Despite paying $100,000 to get Sarah Palin’s face on its current issue’s cover, In Touch only sold about half as many copies as it did when Brittany Murphy was on the cover. Murphy’s mother, meanwhile, insists that her daughter died of natural causes, and that most of the prescription drugs found in her medicine cabinet, including Topomax, Fluoxetine, Ativan, Vicoprofen, Propranolol, Hydrocodone, and miscellaneous vitamins, actually belonged to her husband. And after gushing to People that she’s “beyond obsessed” with plastic surgery, Heidi Montag notes that she is not addicted to nips and tucks, clarifying, “If I were addicted, I would have had 10 plastic surgeries.” Having nothing to do with the fact that he’s dating Madonna, Jesus Luz landed a big modeling gig; he strutted his stuff during São Paolo Fashion Week for sportswear label Ellus. While skipping out on the Golden Globes to ski in Banff, Alec Baldwin griped about how he has to lose fifteen pounds.

The talent manager who discovered Britney Spears is now working with Jersey Shore’s Pauly D, who’s asking for $7,000 per gig. Nicole “Snooki” Polizzi, meanwhile, narrowly averted an altercation at Greenhouse when a female partygoer reached over to touch Pauly D and accidentally knocked off her hat, dangerously messing with Snooki’s “pouf.” But Miss Polizzi ignored the drama by getting cozy with some dude in the corner, tweeting, “it was not a random brajole - it was VINNYS COUSIN thanks. i keep it in the jerz shore fam- no creepers allowed.” “Bootylicious” is being added to the Oxford English Dictionary. Scarlett Johansson rocked a fedora from the VIP balcony at Vampire Weekend’s Webster Hall performance. Adrien Brody partied among “tatted hipsters” at Avenue, celebrating Inked magazine’s anniversary. And James Franco schmoozed with Bjork at the Cinema Society’s screening of Howl, then asked to be put in touch with Agyness Deyn.
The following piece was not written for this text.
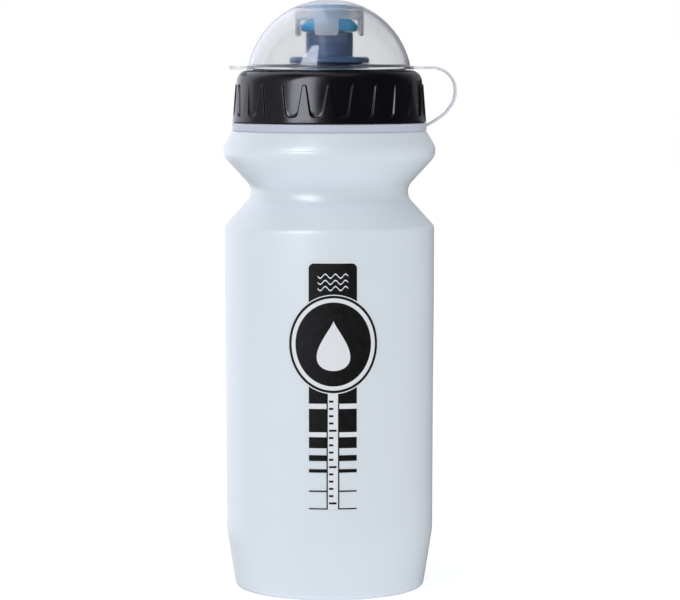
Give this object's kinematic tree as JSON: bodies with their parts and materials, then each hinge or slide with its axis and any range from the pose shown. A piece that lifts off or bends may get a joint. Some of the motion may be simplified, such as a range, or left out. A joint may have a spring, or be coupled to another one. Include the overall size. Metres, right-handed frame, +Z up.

While exiting 1Oak, A-Rod’s chauffeured black Denali got pulled over by a cop. Brad Pitt, with Maddox in tow, chatted up Patricia Clarkson at Sunday’s Saints game. Chinese censors are banning Avatar from theaters, claiming that its success is taking business away from their own films. This happens conveniently before China’s biggest movie of the year, Confucius, opens tomorrow. Martha Stewart demonstrated her best on-air pole-dancing abilities. Alan Cumming practiced his downward dog at Astor Place’s David Barton Gym. Flashing a suspicious scar at a pre–Golden Globes party, LiLo’s BFFs think she’s cutting herself again, but Dina was too busy partying with her to notice. And John Mayer tells Rolling Stone that he’s “the asshole” for breaking up with Jennifer Aniston, adding, “all I want to do now is fuck the girls I’ve already fucked, because I can’t fathom explaining myself to somebody who can’t believe I’d be interested in them.”